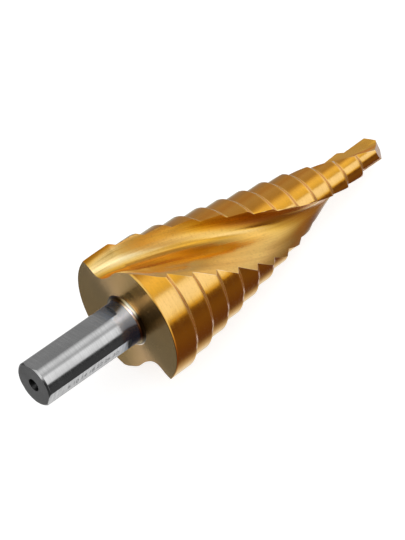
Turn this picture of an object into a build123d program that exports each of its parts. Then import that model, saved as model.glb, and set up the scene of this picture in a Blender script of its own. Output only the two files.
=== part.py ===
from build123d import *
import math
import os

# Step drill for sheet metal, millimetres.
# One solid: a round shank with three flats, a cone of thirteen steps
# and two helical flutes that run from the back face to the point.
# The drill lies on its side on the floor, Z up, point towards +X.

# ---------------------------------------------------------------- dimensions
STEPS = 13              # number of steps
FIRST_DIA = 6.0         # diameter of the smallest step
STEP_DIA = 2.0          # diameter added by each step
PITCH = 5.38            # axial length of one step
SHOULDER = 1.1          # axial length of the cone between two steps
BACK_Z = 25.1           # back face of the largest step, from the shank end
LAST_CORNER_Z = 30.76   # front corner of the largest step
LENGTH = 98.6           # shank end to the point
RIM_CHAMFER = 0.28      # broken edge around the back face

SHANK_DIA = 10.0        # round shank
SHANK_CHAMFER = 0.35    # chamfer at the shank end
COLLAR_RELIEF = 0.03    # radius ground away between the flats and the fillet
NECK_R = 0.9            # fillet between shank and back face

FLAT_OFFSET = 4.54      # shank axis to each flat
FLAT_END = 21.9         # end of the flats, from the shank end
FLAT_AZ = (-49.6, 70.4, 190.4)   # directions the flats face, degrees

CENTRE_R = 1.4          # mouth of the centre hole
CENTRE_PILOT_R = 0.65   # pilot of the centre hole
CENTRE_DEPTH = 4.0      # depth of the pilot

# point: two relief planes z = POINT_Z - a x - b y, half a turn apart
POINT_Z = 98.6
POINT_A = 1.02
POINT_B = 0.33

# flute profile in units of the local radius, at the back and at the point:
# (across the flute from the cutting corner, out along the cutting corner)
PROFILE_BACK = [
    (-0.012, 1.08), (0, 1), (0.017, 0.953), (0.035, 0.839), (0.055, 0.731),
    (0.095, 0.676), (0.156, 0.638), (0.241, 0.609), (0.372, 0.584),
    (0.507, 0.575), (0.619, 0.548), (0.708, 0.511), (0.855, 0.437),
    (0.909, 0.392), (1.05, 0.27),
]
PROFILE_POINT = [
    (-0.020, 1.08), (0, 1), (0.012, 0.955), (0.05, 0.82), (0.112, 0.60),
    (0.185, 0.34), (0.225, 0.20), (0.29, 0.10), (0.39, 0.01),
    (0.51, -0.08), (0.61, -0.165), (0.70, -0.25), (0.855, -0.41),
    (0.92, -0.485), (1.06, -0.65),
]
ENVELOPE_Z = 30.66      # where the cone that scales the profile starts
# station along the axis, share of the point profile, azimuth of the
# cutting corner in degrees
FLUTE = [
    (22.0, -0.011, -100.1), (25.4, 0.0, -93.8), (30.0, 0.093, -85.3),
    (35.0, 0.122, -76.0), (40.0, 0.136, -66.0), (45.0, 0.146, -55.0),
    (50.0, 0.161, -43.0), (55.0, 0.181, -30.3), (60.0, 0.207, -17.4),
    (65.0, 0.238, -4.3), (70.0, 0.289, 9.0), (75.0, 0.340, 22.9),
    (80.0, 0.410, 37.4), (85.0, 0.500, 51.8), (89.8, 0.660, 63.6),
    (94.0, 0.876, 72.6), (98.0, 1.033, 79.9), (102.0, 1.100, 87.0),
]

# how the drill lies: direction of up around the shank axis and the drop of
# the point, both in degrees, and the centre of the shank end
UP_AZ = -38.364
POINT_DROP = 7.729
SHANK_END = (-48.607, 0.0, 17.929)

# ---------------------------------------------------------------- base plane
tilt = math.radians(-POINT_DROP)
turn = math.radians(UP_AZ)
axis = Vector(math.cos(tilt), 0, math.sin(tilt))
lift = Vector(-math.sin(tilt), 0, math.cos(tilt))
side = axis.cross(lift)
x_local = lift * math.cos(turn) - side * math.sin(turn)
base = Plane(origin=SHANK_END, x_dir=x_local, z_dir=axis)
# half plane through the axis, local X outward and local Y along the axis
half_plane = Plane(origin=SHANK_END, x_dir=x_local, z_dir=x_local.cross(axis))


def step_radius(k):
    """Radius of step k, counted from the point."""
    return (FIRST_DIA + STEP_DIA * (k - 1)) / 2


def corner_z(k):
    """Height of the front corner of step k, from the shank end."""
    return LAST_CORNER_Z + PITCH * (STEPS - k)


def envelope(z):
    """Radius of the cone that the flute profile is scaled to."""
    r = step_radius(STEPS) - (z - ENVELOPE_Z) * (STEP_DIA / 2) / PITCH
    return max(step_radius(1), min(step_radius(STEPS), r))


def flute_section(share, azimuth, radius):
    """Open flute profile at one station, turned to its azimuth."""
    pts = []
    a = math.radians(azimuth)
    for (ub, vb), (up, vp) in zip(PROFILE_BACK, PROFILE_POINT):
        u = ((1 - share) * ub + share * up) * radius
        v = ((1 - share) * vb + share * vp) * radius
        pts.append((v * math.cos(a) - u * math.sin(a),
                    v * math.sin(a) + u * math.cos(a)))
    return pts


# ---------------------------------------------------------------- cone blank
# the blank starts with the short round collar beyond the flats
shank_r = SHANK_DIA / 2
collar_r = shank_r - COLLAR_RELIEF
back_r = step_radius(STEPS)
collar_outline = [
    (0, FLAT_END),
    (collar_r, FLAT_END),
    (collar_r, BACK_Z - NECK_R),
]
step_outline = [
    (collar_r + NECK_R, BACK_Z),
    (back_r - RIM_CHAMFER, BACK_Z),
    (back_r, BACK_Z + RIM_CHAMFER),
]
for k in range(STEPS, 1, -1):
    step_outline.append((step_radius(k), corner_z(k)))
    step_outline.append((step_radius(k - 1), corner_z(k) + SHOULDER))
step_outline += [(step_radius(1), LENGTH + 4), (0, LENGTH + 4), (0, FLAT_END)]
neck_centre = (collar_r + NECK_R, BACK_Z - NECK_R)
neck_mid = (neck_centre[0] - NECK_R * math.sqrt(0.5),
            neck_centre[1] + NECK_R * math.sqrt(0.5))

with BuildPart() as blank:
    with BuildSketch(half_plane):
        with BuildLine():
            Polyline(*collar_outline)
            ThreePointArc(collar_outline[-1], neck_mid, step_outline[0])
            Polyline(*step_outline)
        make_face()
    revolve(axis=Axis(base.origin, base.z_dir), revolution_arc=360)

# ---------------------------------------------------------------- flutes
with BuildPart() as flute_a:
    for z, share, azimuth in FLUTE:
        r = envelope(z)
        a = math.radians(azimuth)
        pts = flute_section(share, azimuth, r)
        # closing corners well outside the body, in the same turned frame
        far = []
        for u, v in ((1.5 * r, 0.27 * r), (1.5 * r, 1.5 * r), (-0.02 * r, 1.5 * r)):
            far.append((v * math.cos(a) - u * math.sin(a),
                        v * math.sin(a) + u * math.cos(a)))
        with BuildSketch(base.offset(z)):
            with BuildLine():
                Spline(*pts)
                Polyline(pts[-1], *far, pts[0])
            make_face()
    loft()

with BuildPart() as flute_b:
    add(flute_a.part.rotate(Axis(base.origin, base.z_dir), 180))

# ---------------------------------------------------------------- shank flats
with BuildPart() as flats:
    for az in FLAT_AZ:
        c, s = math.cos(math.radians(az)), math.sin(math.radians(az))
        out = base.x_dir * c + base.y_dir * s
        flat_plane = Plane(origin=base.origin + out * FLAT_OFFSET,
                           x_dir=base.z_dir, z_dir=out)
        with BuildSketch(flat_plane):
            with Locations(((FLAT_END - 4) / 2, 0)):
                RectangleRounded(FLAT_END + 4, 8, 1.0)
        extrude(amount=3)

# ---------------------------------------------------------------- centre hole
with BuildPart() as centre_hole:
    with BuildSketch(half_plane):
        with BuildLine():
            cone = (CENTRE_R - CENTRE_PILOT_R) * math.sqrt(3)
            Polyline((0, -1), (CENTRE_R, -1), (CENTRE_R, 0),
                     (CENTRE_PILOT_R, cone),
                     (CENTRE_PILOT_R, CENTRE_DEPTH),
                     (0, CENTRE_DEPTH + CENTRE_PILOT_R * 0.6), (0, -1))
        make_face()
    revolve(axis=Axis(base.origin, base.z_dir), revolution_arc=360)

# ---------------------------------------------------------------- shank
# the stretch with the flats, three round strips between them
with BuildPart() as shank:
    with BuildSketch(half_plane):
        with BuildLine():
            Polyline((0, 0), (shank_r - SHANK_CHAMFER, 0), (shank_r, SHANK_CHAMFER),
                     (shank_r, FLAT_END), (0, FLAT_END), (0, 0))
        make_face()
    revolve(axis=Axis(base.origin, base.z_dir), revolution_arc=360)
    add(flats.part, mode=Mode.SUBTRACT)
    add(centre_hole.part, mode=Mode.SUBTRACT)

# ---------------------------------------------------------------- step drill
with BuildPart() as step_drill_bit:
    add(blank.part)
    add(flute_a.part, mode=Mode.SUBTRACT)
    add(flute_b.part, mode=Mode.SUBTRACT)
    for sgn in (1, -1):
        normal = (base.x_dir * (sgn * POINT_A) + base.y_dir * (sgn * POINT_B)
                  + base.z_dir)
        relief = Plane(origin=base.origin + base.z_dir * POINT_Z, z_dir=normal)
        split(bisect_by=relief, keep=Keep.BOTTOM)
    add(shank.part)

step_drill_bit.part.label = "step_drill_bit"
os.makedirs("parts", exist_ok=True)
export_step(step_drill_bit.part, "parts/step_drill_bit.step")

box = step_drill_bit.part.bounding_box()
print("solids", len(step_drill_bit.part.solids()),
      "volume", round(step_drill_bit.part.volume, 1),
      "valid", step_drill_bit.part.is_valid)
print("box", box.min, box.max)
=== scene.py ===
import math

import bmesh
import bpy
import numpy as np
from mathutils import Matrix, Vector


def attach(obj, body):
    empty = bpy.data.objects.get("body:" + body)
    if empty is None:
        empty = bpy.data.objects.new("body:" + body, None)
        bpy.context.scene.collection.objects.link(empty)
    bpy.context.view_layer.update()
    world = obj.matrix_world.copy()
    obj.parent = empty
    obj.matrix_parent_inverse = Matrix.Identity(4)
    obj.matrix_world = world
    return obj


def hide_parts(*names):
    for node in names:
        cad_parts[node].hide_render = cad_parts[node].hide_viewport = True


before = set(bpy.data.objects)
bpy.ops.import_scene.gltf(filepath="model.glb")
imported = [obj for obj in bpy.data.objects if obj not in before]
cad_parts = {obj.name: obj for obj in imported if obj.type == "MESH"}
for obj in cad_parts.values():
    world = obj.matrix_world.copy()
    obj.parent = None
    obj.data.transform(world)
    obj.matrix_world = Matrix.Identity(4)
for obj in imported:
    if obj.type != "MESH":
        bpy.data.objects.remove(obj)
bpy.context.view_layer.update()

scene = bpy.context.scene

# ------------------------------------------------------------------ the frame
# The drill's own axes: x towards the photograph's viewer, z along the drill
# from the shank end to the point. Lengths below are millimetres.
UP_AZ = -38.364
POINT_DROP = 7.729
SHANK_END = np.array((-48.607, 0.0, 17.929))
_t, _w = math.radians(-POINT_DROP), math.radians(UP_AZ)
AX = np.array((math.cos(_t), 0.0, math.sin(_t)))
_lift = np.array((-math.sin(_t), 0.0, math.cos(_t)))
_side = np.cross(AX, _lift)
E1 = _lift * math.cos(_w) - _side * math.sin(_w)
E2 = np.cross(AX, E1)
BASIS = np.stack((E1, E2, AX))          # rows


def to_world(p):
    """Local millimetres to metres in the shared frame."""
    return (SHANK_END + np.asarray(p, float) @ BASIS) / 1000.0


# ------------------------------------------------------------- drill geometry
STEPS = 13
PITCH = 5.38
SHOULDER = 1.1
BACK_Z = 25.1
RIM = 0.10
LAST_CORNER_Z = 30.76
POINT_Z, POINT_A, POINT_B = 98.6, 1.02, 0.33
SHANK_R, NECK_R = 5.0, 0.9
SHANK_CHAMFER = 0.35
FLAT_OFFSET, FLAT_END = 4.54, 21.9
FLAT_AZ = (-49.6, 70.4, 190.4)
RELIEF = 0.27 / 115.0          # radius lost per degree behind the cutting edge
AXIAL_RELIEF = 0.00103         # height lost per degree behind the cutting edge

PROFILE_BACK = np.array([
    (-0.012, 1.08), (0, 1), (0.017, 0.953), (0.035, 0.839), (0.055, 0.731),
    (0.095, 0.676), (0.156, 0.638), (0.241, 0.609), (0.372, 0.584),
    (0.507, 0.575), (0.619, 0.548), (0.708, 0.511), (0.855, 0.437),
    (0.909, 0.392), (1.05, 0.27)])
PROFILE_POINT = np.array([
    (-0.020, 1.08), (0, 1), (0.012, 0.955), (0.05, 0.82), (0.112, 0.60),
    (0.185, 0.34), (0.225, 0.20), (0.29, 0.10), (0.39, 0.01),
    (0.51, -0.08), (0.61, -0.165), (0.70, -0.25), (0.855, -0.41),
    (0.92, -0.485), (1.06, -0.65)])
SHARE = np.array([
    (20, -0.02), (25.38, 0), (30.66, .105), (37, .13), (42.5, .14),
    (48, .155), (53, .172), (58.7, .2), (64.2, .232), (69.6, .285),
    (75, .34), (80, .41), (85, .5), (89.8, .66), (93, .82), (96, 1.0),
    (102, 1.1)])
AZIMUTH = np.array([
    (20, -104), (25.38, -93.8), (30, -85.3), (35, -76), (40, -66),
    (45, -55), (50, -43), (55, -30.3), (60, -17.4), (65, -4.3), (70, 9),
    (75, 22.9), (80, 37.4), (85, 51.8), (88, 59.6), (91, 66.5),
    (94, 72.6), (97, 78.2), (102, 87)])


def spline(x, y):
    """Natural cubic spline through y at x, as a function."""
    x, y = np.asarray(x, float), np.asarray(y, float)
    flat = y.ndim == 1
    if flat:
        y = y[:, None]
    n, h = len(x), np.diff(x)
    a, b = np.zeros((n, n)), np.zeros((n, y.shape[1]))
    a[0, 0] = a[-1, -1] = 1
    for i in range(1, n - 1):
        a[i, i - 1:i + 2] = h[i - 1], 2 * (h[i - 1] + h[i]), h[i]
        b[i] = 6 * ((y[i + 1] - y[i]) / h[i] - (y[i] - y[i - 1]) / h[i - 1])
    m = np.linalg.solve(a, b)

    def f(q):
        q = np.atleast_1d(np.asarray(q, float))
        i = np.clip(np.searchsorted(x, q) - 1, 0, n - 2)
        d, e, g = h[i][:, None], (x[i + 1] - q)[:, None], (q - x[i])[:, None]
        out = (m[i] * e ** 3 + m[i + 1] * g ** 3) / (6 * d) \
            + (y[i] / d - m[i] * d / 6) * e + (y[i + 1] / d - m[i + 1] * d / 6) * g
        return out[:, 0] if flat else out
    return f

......

Written request
Give again, word for word, the lines starting at the line that has "imported = [obj" and ending at the line that has "scene = bpy.context.scene", with both of those lines included and nothing else.

Response
imported = [obj for obj in bpy.data.objects if obj not in before]
cad_parts = {obj.name: obj for obj in imported if obj.type == "MESH"}
for obj in cad_parts.values():
    world = obj.matrix_world.copy()
    obj.parent = None
    obj.data.transform(world)
    obj.matrix_world = Matrix.Identity(4)
for obj in imported:
    if obj.type != "MESH":
        bpy.data.objects.remove(obj)
bpy.context.view_layer.update()

scene = bpy.context.scene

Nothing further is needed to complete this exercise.